• [Goal of the exercise]
Below is a listing; restate from it, character for character, the lines beginning at the line holding "if empty is" and ending at the line holding "in imported if", both included.

• [Collected material]
— start —

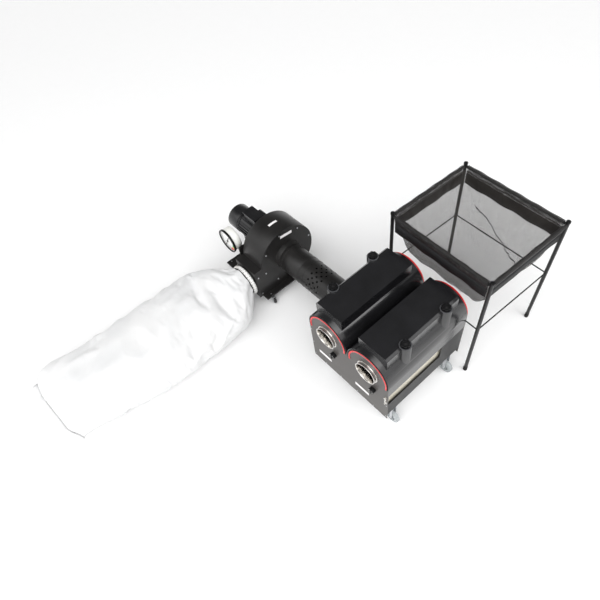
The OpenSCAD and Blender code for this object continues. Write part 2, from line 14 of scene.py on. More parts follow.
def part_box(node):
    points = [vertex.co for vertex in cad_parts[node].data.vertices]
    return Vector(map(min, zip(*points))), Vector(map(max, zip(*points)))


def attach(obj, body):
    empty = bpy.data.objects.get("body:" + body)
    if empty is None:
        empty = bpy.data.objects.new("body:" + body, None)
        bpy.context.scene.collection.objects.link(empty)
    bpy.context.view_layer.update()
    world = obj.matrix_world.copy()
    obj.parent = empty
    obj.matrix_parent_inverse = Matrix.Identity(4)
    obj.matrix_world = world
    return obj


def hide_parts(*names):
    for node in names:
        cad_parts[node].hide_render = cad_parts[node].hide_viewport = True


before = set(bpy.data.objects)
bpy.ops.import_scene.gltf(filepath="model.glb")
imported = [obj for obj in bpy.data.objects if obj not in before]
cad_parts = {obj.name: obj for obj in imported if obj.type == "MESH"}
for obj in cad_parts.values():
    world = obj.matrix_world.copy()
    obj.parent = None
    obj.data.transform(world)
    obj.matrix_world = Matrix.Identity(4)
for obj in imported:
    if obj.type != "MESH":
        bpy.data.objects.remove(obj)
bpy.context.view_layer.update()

# %% [markdown]
# The trimmer is easiest to think about from its own front plate. We put a local origin on the floor
# under the middle of that plate and measure from there in millimetres, as a maker would.

# %% The trimmer's own origin
plate_low, plate_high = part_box("front_plate")
trimmer_origin = Vector(((plate_low.x + plate_high.x) / 2, plate_low.y, 0))


def at(x, y, z):
    """A point given in millimetres from the foot of the trimmer's front plate."""
    return trimmer_origin + Vector((x, y, z)) / 1000


def middle(node):
    """The middle of a CAD node's box."""
    low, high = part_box(node)
    return (low + high) / 2


drum_centre = {side: middle(f"drum_{side}") for side in ("left", "right")}
drum_radius = (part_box("drum_right")[1].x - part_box("drum_right")[0].x) / 2
print("trimmer origin", [round(v, 3) for v in trimmer_origin], "drum radius", round(drum_radius, 3))

# %% [markdown]
# ## Camera
# The set is seen from high up on its right and a little in front, with a moderately wide lens. We
# give the camera the direction it looks in and a roll, and build its axes from those angles.

# %% Camera
FRAME_SIDE = 600
FOCAL = 489.0
YAW, PITCH, ROLL = (math.radians(a) for a in (56.394, 54.596, -10.012))
CAMERA_AT = at(1058.3, -892.2, 2878.2)
OPTICAL_CENTRE = (311.2, 314.6)

forward = Vector((-math.sin(YAW) * math.cos(PITCH), math.cos(YAW) * math.cos(PITCH), -math.sin(PITCH)))
level = Vector((math.cos(YAW), math.sin(YAW), 0))
upright = level.cross(forward)
right = level * math.cos(ROLL) + upright * math.sin(ROLL)
up = upright * math.cos(ROLL) - level * math.sin(ROLL)

lens = bpy.data.cameras.new("camera")
lens.sensor_width = 36
lens.lens = lens.sensor_width * FOCAL / FRAME_SIDE
lens.shift_x = (FRAME_SIDE / 2 - OPTICAL_CENTRE[0]) / FRAME_SIDE
lens.shift_y = (OPTICAL_CENTRE[1] - FRAME_SIDE / 2) / FRAME_SIDE
lens.clip_end = 60
camera = bpy.data.objects.new("camera", lens)
camera.matrix_world = Matrix((
    (right.x, up.x, -forward.x, CAMERA_AT.x),
    (right.y, up.y, -forward.y, CAMERA_AT.y),
    (right.z, up.z, -forward.z, CAMERA_AT.z),
    (0, 0, 0, 1),
))
bpy.context.scene.collection.objects.link(camera)
bpy.context.scene.camera = camera
print("camera lens", round(lens.lens, 1), "mm")

# %% [markdown]
# ## Studio
# The set stands in a white sweep under broad, soft light. A dark flag hangs where the flat black tops
# would mirror the sky towards us, so they stay black while the sides mirror the pale floor. A wide
# sun evens out the floor, and three large area lights give the black parts their long sheen.

# %% Floor and lights
scene = bpy.context.scene
scene.view_settings.view_transform = "Standard"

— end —

• [Task response]
    if empty is None:
        empty = bpy.data.objects.new("body:" + body, None)
        bpy.context.scene.collection.objects.link(empty)
    bpy.context.view_layer.update()
    world = obj.matrix_world.copy()
    obj.parent = empty
    obj.matrix_parent_inverse = Matrix.Identity(4)
    obj.matrix_world = world
    return obj


def hide_parts(*names):
    for node in names:
        cad_parts[node].hide_render = cad_parts[node].hide_viewport = True


before = set(bpy.data.objects)
bpy.ops.import_scene.gltf(filepath="model.glb")
imported = [obj for obj in bpy.data.objects if obj not in before]
cad_parts = {obj.name: obj for obj in imported if obj.type == "MESH"}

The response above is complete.